Во втором томе журнала помещена «Обыкновенная история» — роман о гибели иллюзий романтика, а в третьем томе повесть П. В. Анненкова «Кирюша» — разоблачение духовного ничтожества рефлектирующего героя с раздвоенной душой и усиленными страстями. В четвертом томе — рассказ А. Д. Галахова «Превращение» (подпись «Сто один»), в котором изображена идеальная романтическая девушка; ее выдают замуж за немолодого чиновника, пошляка и негодяя, — но конец этой драмы неожиданный: романтизм героини разлетается, и она сама превращается в пошлейшее существо (как бы гончаровская тема).

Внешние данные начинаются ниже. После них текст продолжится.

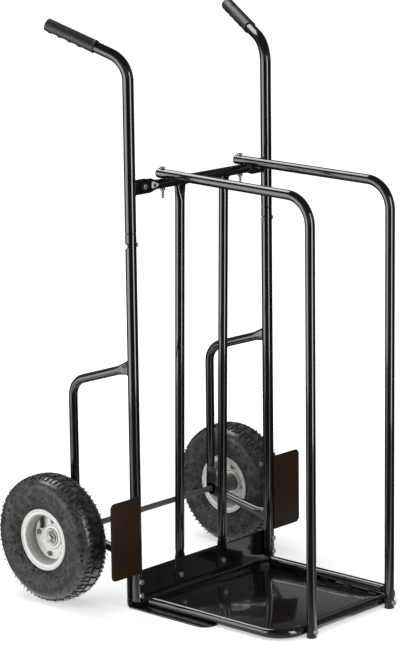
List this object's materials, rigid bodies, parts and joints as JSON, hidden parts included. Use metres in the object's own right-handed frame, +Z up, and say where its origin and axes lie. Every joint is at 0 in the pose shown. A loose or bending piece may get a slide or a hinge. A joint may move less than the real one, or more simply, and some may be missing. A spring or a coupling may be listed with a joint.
{
  "type": "log cart",
  "caption": "Upright two-wheeled tube cart that carries split logs on a low base between two inverted-L hoops, with bent rear handles, toe plate and pneumatic wheels.",
  "frame": {"origin": "on the floor, at the middle of the cart's footprint box; the cart stands on its wheels, toe plate and hoop feet", "axes": "+Z up, +Y back towards the user and the handles, -Y towards the load, +X to the right as seen from the load side"},
  "size_m": [0.622, 0.6936, 1.1669],
  "materials": {
    "black_powder_coat": "gloss powder coat",
    "zinc_hardware": "bright zinc plate",
    "galvanised_axle": "dull zinc plate",
    "zinc_rim": "white zinc plate, pressed sheet",
    "bearing_steel": "ground steel",
    "tyre_rubber": "matt moulded rubber",
    "tube_rubber": "smooth rubber",
    "black_grip": "satin soft plastic",
    "black_plastic": "satin moulding"
  },
  "bodies": {
    "frame": {"left_upright": "black_powder_coat", "right_upright": "black_powder_coat", "left_handle_tube": "black_powder_coat", "right_handle_tube": "black_powder_coat", "left_grip": "black_grip", "right_grip": "black_grip", "joint_bolts": "zinc_hardware", "joint_nuts": "zinc_hardware", "crossbar": "black_powder_coat", "crossbar_tabs": "black_powder_coat", "crossbar_bolts": "zinc_hardware", "crossbar_nuts": "zinc_hardware", "left_hoop": "black_powder_coat", "right_hoop": "black_powder_coat", "hoop_end_plugs": "black_plastic", "hoop_foot_caps": "black_plastic", "hoop_bolts": "zinc_hardware", "hoop_nuts": "zinc_hardware", "left_strut": "black_powder_coat", "right_strut": "black_powder_coat", "strut_foot_bolts": "zinc_hardware", "strut_foot_nuts": "zinc_hardware", "toe_plate": "black_powder_coat", "toe_plate_bolts": "zinc_hardware", "toe_plate_nuts": "zinc_hardware", "base_rail": "black_powder_coat", "base_floor": "black_powder_coat", "base_bolts": "zinc_hardware", "base_nuts": "zinc_hardware", "left_wheel_strut": "black_powder_coat", "right_wheel_strut": "black_powder_coat", "left_lower_brace": "black_powder_coat", "right_lower_brace": "black_powder_coat", "left_wheel_guard": "black_powder_coat", "right_wheel_guard": "black_powder_coat", "axle": "galvanised_axle", "axle_washers": "zinc_hardware", "cotter_pins": "zinc_hardware"},
    "left_wheel": {"left_tyre": "tyre_rubber", "left_inner_tube": "tube_rubber", "left_outer_rim": "zinc_rim", "left_inner_rim": "zinc_rim", "left_hub": "zinc_rim", "left_bearings": "bearing_steel", "left_rim_bolts": "zinc_hardware", "left_rim_nuts": "zinc_hardware", "left_valve_stem": "tube_rubber", "left_valve_cap": "black_plastic"},
    "right_wheel": {"right_tyre": "tyre_rubber", "right_inner_tube": "tube_rubber", "right_outer_rim": "zinc_rim", "right_inner_rim": "zinc_rim", "right_hub": "zinc_rim", "right_bearings": "bearing_steel", "right_rim_bolts": "zinc_hardware", "right_rim_nuts": "zinc_hardware", "right_valve_stem": "tube_rubber", "right_valve_cap": "black_plastic"}
  },
  "joints": [
    {"name": "left_wheel_spin", "type": "hinge", "parent": "frame", "child": "left_wheel", "pos_m": [-0.27, 0.21677, 0.13], "axis": [1, 0, 0], "continuous": true},
    {"name": "right_wheel_spin", "type": "hinge", "parent": "frame", "child": "right_wheel", "pos_m": [0.27, 0.21677, 0.13], "axis": [1, 0, 0], "continuous": true}
  ]
}
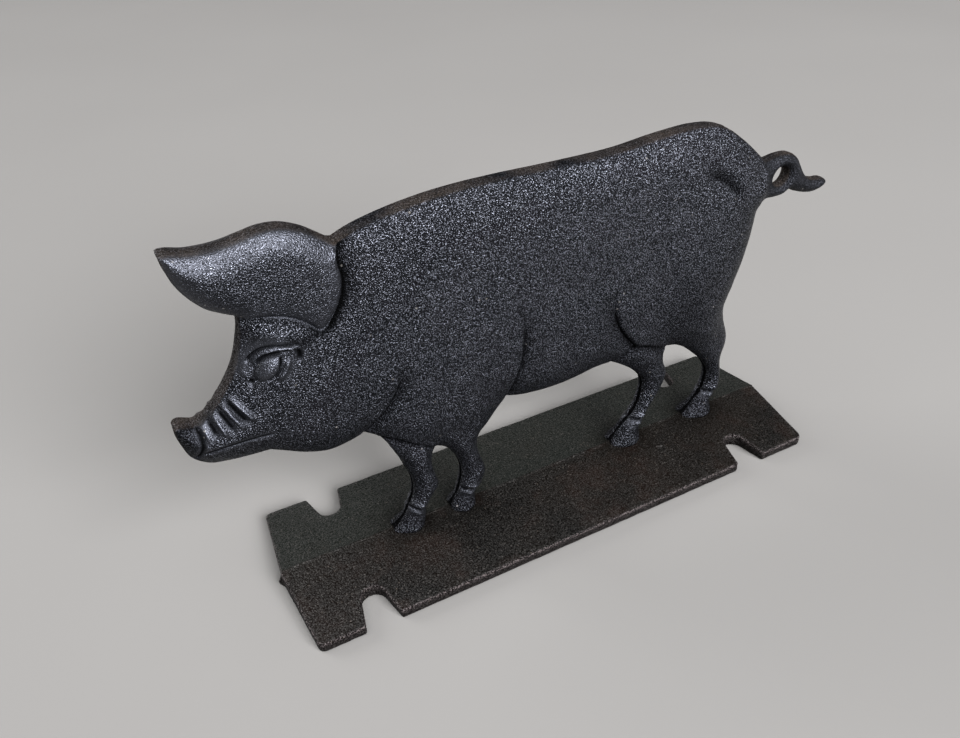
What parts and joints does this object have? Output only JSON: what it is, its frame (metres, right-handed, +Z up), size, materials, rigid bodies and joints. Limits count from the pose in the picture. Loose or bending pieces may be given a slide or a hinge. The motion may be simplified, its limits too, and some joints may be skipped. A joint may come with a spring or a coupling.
{
  "type": "bacon press",
  "caption": "Cast-iron weight: a standing pig in double-sided relief as the grip, on a flat pressing plate with open slots in its long edges.",
  "frame": {"origin": "centre of the pressing plate's flat underside", "axes": "+X along the plate from the pig's head to its tail, +Y across the plate away from the usual front, +Z up"},
  "size_m": [0.2817, 0.076, 0.1544],
  "materials": {
    "plate_iron": "seasoned black with a brown cast, as cast",
    "figure_iron": "satin black, fine sand-cast grain"
  },
  "bodies": {
    "root": {"press_plate": "plate_iron", "pig_figure": "figure_iron"}
  },
  "joints": []
}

Или — в восьмом томе за 1848 год — рассказ А. Я. Панаевой (Н. Станицкий) «Неосторожное слово»: пылкий романтический юноша с горящими глазами, — и вот через двадцать пять лет он даже не узнал бывшей героини своей возвышенной любви; он стал толстяком-помещиком, он — «невежа», он играет в карты и «дрожит за каждую копейку». Или в десятом томе в тот же год — повесть П. В. Анненкова (А. А-в) «Она погибнет!»; в этой живой, остроумной повести выведен чинуша и романтик вместе; он постоянно разводит разговоры о потустороннем, о душах, являющихся живым, о духе, «пробежавшем невидимыми пальцами по арфе» и тем давшем о себе знать любимому на земле, и т. п. — в духе Жуковского и, пожалуй, в духе «Черной женщины» Греча. И вот романтизм этого мистического чинуши шлепается в лужу, разоблачается в своей фальши и пошлости.